(Entries with model source code)
•••

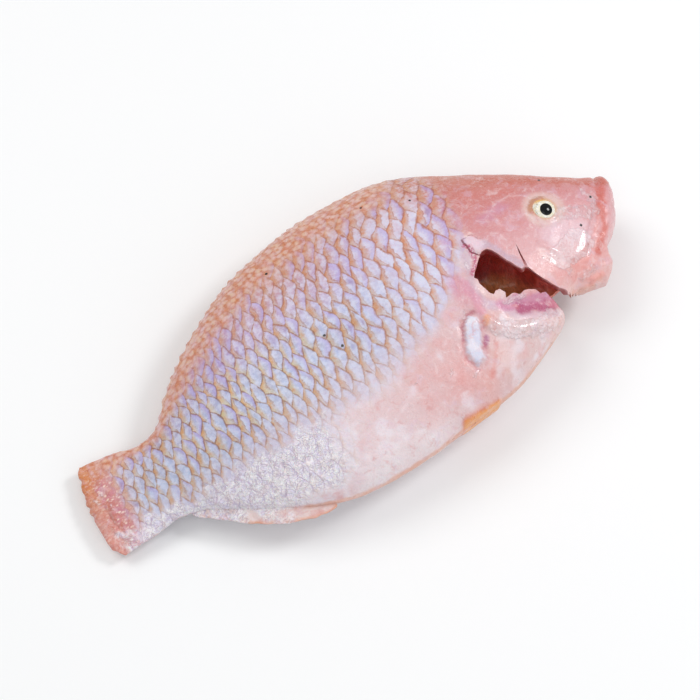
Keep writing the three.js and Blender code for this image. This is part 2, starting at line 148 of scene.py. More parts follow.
HEAD_LINES = [[(61, 15), (68, 16), (77, 12), (81, 15), (88, 15), (93, 13)], [(86, 7), (79, 3)],
              [(76, 11), (76, 7), (77, 3)]]
CREASES = [                             # lines on the skin: x and y, width, height
    ([(58.2, 6.4), (58.5, 3.7), (58.7, 0.7), (59.8, -1.5), (61.5, -3.2)], 0.7, -1.2),
    ([(58.6, 6.6), (62.8, 6.8), (64.4, 3.8)], 0.9, -0.7),
    ([(56.8, 5.8), (56.3, 0), (54.5, -5), (51.5, -10), (51.0, -17)], 1.8, 0.7),
    ([(86, -13.5), (89.5, -19), (95, -22.4), (103, -21.6), (109, -17.5)], 1.0, -0.5),
    ([(86, -11), (90, -16), (95, -20.6), (103, -19.6), (108, -15.5)], 1.6, 0.5),
    ([(44.5, -22), (47, -15), (47, -8)], 1.8, -0.6),
    *((line, 0.8, 0.15) for line in HEAD_LINES),
]
PECTORAL_STUMP = [(42.1, -22.9), (38.2, -24.5), (36.6, -28.5), (34.4, -32.3), (33.1, -36), (35, -40.7),
                  (38.8, -39.4), (40.2, -34.4), (43.9, -28), (44.1, -24.5)]
PELVIC_STUMP = {"from": 16, "to": 41, "angle": (164.5, 173), "level": (62.5, 65), "height": 0.8,
                "width": 2.6}
ANAL_STRIP = {"from": -90, "to": -40, "depth": 6, "root": 5, "half": 5.0, "thin": 0.5, "drop": 1}
TAIL_GROOVES = [[(-121.0, 1), (-121.2, -7), (-120.2, -14), (-117.5, -19.5)],
                [(-118.2, -3), (-118.4, -9), (-117, -15)]]

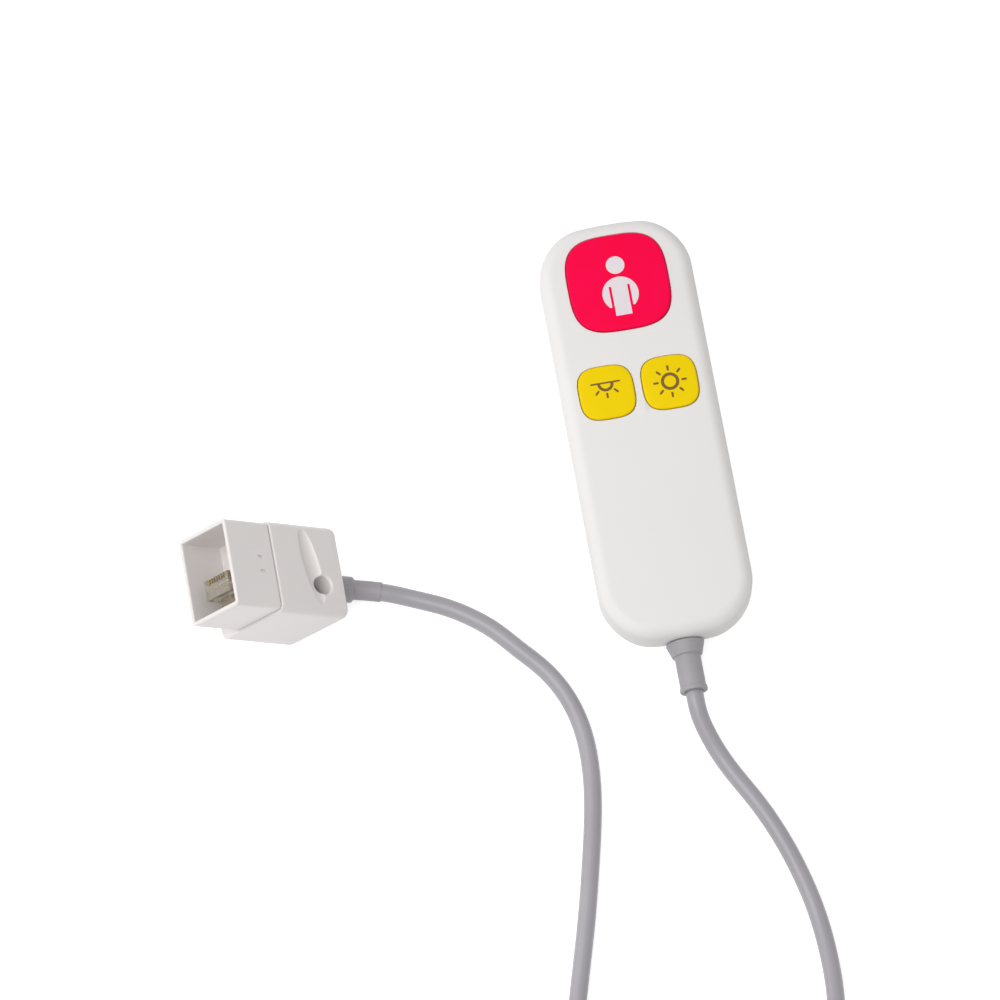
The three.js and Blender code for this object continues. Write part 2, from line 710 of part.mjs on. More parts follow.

•••

#### What is being asked
Extract all of the data exactly as written.

#### Expected answer
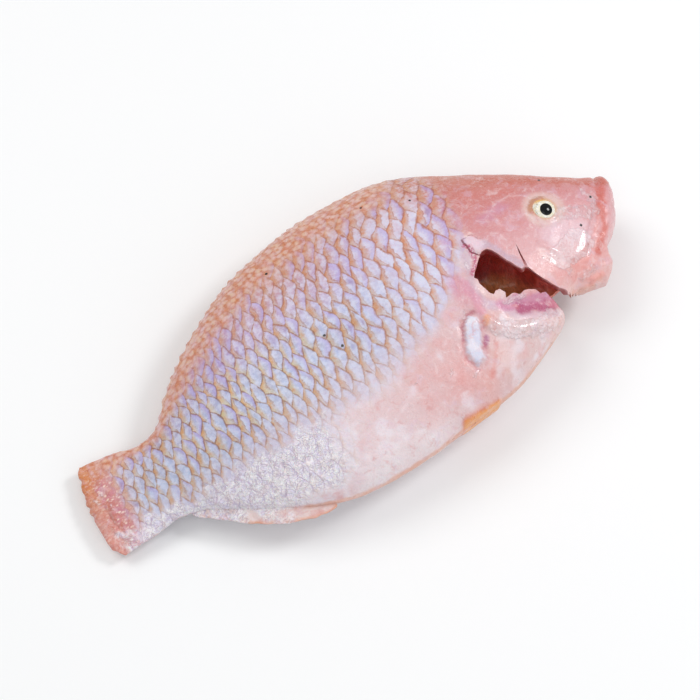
Keep writing the three.js and Blender code for this image. This is part 2, starting at line 148 of scene.py. More parts follow.
HEAD_LINES = [[(61, 15), (68, 16), (77, 12), (81, 15), (88, 15), (93, 13)], [(86, 7), (79, 3)],
              [(76, 11), (76, 7), (77, 3)]]
CREASES = [                             # lines on the skin: x and y, width, height
    ([(58.2, 6.4), (58.5, 3.7), (58.7, 0.7), (59.8, -1.5), (61.5, -3.2)], 0.7, -1.2),
    ([(58.6, 6.6), (62.8, 6.8), (64.4, 3.8)], 0.9, -0.7),
    ([(56.8, 5.8), (56.3, 0), (54.5, -5), (51.5, -10), (51.0, -17)], 1.8, 0.7),
    ([(86, -13.5), (89.5, -19), (95, -22.4), (103, -21.6), (109, -17.5)], 1.0, -0.5),
    ([(86, -11), (90, -16), (95, -20.6), (103, -19.6), (108, -15.5)], 1.6, 0.5),
    ([(44.5, -22), (47, -15), (47, -8)], 1.8, -0.6),
    *((line, 0.8, 0.15) for line in HEAD_LINES),
]
PECTORAL_STUMP = [(42.1, -22.9), (38.2, -24.5), (36.6, -28.5), (34.4, -32.3), (33.1, -36), (35, -40.7),
                  (38.8, -39.4), (40.2, -34.4), (43.9, -28), (44.1, -24.5)]
PELVIC_STUMP = {"from": 16, "to": 41, "angle": (164.5, 173), "level": (62.5, 65), "height": 0.8,
                "width": 2.6}
ANAL_STRIP = {"from": -90, "to": -40, "depth": 6, "root": 5, "half": 5.0, "thin": 0.5, "drop": 1}
TAIL_GROOVES = [[(-121.0, 1), (-121.2, -7), (-120.2, -14), (-117.5, -19.5)],
                [(-118.2, -3), (-118.4, -9), (-117, -15)]]

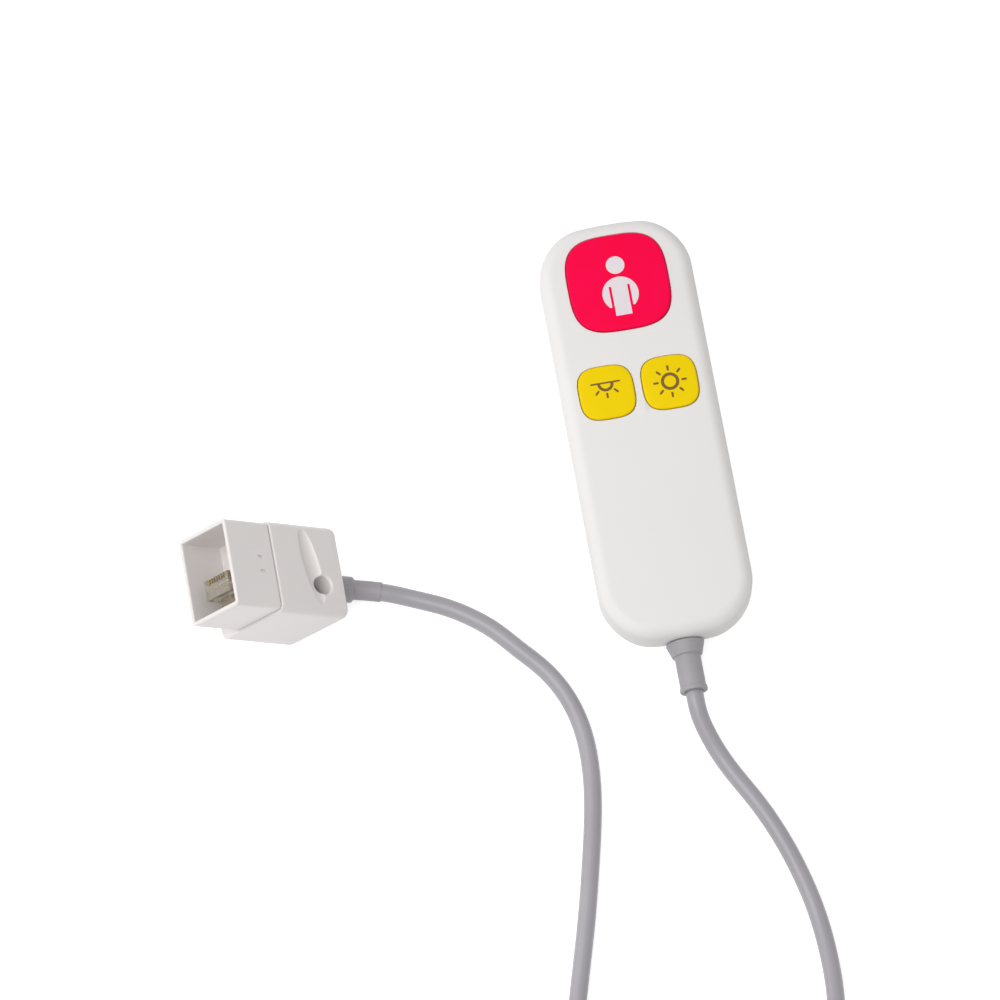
The three.js and Blender code for this object continues. Write part 2, from line 710 of part.mjs on. More parts follow.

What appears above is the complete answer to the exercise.